Toutes nos excuses. Cet article n'est disponible qu'en anglais.
As the baby boom generation of lawyers reaches retirement age, there are not enough younger lawyers to replace them — making it a challenge to successfully carry out a succession plan for sole practices and small firms.
About 40 per cent of Ontario lawyers are over 50; almost 10 per cent are over 65. The Bar is even greyer in other provinces. Yet few small firm lawyers and sole practitioners have a succession plan. More worrisome still, many sole practitioners don’t have a plan to assist clients in the event of sudden death or disability.
In 2008, the Nova Scotia Barristers’ Society began to survey members annually about succession planning and developed a program to teach lawyers about it. In 2009, it found that only 45.8 per cent of its members with 27 or more years at the Bar had a formal succession plan to deal with an inability to practise and look after their current active clients.

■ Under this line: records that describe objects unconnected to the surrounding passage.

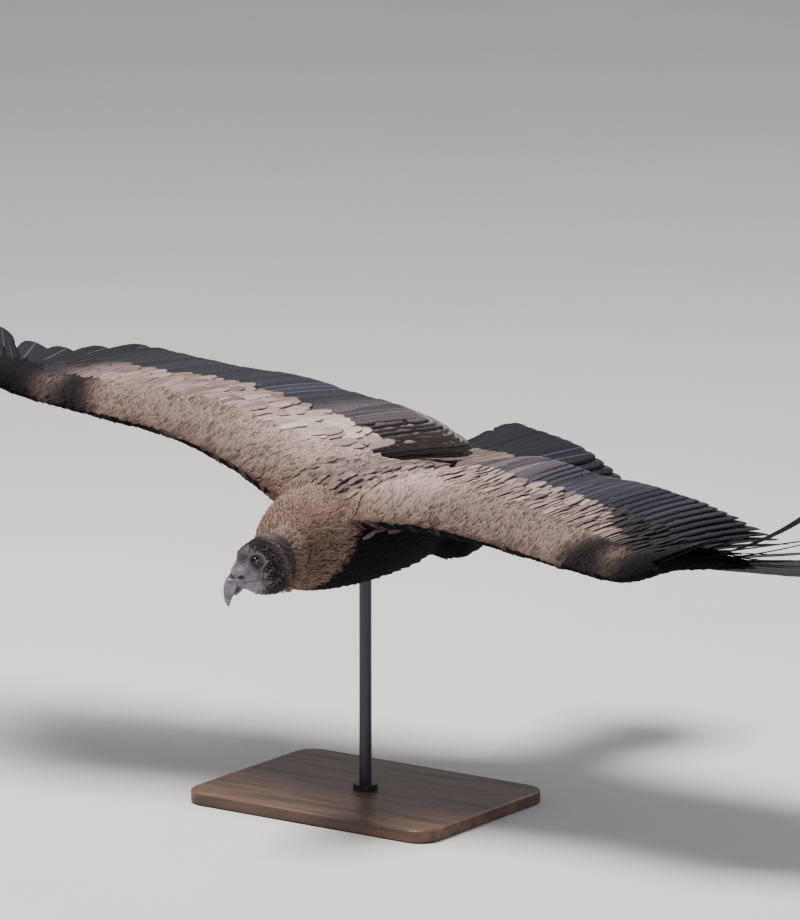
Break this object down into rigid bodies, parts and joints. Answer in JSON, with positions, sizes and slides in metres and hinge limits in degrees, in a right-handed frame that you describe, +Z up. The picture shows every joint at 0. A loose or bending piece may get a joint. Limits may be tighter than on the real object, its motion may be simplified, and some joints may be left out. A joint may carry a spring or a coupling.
{
  "type": "andean condor display model",
  "caption": "Life-size juvenile Andean condor gliding with wings spread, slotted wing tips curled up and head lowered, held on a flat base by an upright rod.",
  "frame": {"origin": "centre of the underside of the stand's base, on the floor", "axes": "+X from the bird's right wing tip to its left one, -Y the way it flies, +Z up"},
  "size_m": [2.4312, 1.0586, 1.1735],
  "materials": {
    "plumage": "matt brown feathers",
    "ruff": "matt buff feathers",
    "tail_feather": "blue-black feathers",
    "bare_skin": "dull slate-grey skin",
    "horn": "polished dark horn",
    "eye": "wet dark eye",
    "stand_wood": "dark stained wood",
    "stand_metal": "satin black"
  },
  "bodies": {
    "root": {"torso": "plumage", "neck": "ruff", "head": "bare_skin", "bill_upper": "horn", "bill_lower": "horn", "eye_left": "eye", "wing_left": "plumage", "eye_right": "eye", "wing_right": "plumage", "tail": "tail_feather", "thigh_left": "plumage", "shank_left": "bare_skin", "foot_left": "bare_skin", "claw_left_1": "horn", "claw_left_2": "horn", "claw_left_3": "horn", "claw_left_4": "horn", "thigh_right": "plumage", "shank_right": "bare_skin", "foot_right": "bare_skin", "claw_right_1": "horn", "claw_right_2": "horn", "claw_right_3": "horn", "claw_right_4": "horn", "stand_base": "stand_wood", "stand_rod": "stand_metal"}
  },
  "joints": []
}
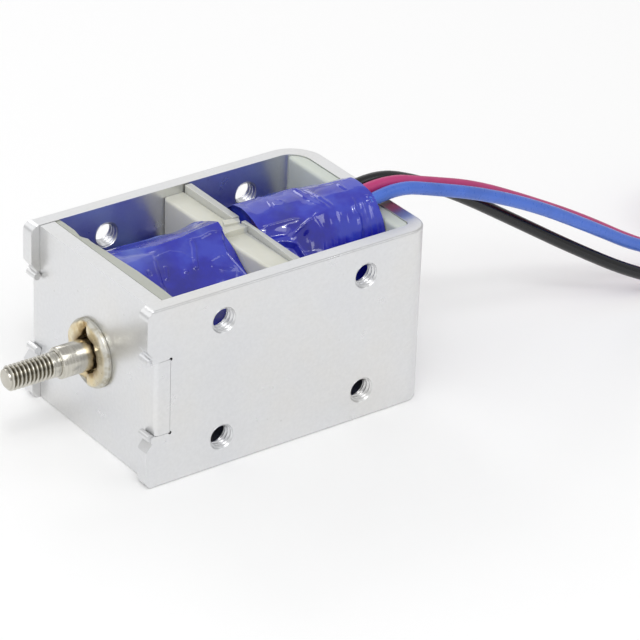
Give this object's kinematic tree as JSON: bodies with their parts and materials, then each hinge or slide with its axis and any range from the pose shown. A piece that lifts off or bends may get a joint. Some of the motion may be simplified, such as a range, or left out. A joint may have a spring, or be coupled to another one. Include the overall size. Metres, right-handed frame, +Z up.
{
  "type": "push pull solenoid",
  "caption": "Open-frame push-pull solenoid: bent steel frame, twin taped coils on moulded bobbins, sliding plunger with a threaded rod through a brass bush, and coloured flying leads",
  "frame": {"origin": "Under the middle of the solenoid, leads apart, on the plane of the frame's lower edges", "axes": "+X runs along the rod from its threaded front end to the rear plate, +Y points to the far side plate, +Z is up and the frame stands on its lower edges"},
  "size_m": [0.1602, 0.0344, 0.0341],
  "materials": {
    "zinc_steel": "bright zinc plate, satin",
    "pole_steel": "machined",
    "stainless": "turned and polished",
    "bush_brass": "pale, lightly nickel-washed",
    "tube_brass": "drawn",
    "bobbin_nylon": "natural, slightly translucent",
    "magnet": "nickel plate",
    "copper_wire": "enamelled copper wire",
    "blue_tape": "glossy film",
    "spring_steel": "oiled",
    "shim": "rolled",
    "blue_insulation": "satin",
    "red_insulation": "satin",
    "black_insulation": "satin"
  },
  "bodies": {
    "solenoid": {"u_frame": "zinc_steel", "front_plate": "zinc_steel", "front_bush": "bush_brass", "front_pole": "pole_steel", "rear_pole": "pole_steel", "rear_bush": "bush_brass", "guide_tube": "tube_brass", "front_bobbin": "bobbin_nylon", "rear_bobbin": "bobbin_nylon", "near_magnet": "magnet", "far_magnet": "magnet", "front_winding": "copper_wire", "rear_winding": "copper_wire", "front_coil_tape": "blue_tape", "rear_coil_tape": "blue_tape", "blue_lead": "blue_insulation", "blue_lead_coil": "blue_insulation", "red_lead": "red_insulation", "red_lead_coil": "red_insulation", "black_lead": "black_insulation", "black_lead_coil": "black_insulation"},
    "plunger_and_rod": {"push_rod": "stainless", "plunger": "pole_steel", "front_stop_washer": "shim", "rear_stop_washer": "shim", "front_clip": "spring_steel", "rear_clip": "spring_steel"}
  },
  "joints": [
    {"name": "plunger_slide", "type": "slide", "parent": "solenoid", "child": "plunger_and_rod", "axis": [1, 0, 0], "range_m": [0, 0.004]}
  ]
}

There are two basic strategies for succession planning: an internal or an external sale. Grant Robinson is the director of BDO Canada LLP’s SuccessCare Program for succession planning for small- and medium-size businesses. He developed a Succession Planning Tool Kit for the Law Society of Upper Canada. “Succession planning is a journey not an event,” he says, noting that it might take five to ten years to carry out an internal sale of a practice and an external sale might take two to three years.
An internal sale of a practice for a solo or small firm generally involves finding a successor — often an articling student or junior associate — then grooming the successor to take over the practice and gradually shifting client responsibilities over a period of a few years. In contrast, an external sale to a larger firm may be easier to arrange, but typically will yield a much lower return. An internal sale is especially tricky for a sole practitioner to pull off for a variety of reasons. “It’s difficult for a solo to bring someone on board, since if there’s not enough work for two, the lawyer has to either give up some work or grow the firm,” Robinson says.
An external sale is no sure bet, either. “A practice has value if you can deliver a client base,” Robinson says. “There must be a sufficient flow of repeat business for someone to consider buying the practice.” Darrel Pink, executive director of the Nova Scotia Barristers’ Society, puts it more bluntly: “There’s no market for law firms. Nobody wants to buy and nobody wants to take over a practice.”
Gary Marcus is a partner at the Toronto accounting firm Meyers Norris Penny LLP, who has provided succession planning advice to small businesses. He says that lawyers rarely purchase practices from other lawyers. Lawyers can increase the odds of selling their practice, however, if they agree to share some of the risk by accepting a certain sum upfront with the balance paid over a two- to three-year period, based on maintaining a minimal revenue base from clients.
The challenges faced in arranging either an internal or external sale become especially acute the farther away the sole practice or small firm is from a major urban centre. Pink says: “Outside of major cities, firms have a tough time recruiting lawyers to work for them.” Nevertheless, he says it is important to have a succession plan in place in the event of sudden death or disability to ensure that clients are not left without legal representation and that clients do not suffer prejudice.
Perhaps one of the biggest obstacles to succession planning is the general reluctance of lawyers to contemplate retirement. “Lawyers don’t like to retire,” Robinson says. “The profession defines them as an individual. What else are they going to do? Go home and cut the grass?
“Plus lawyers are busy. Where do you find time to address something that is important, but not urgent?"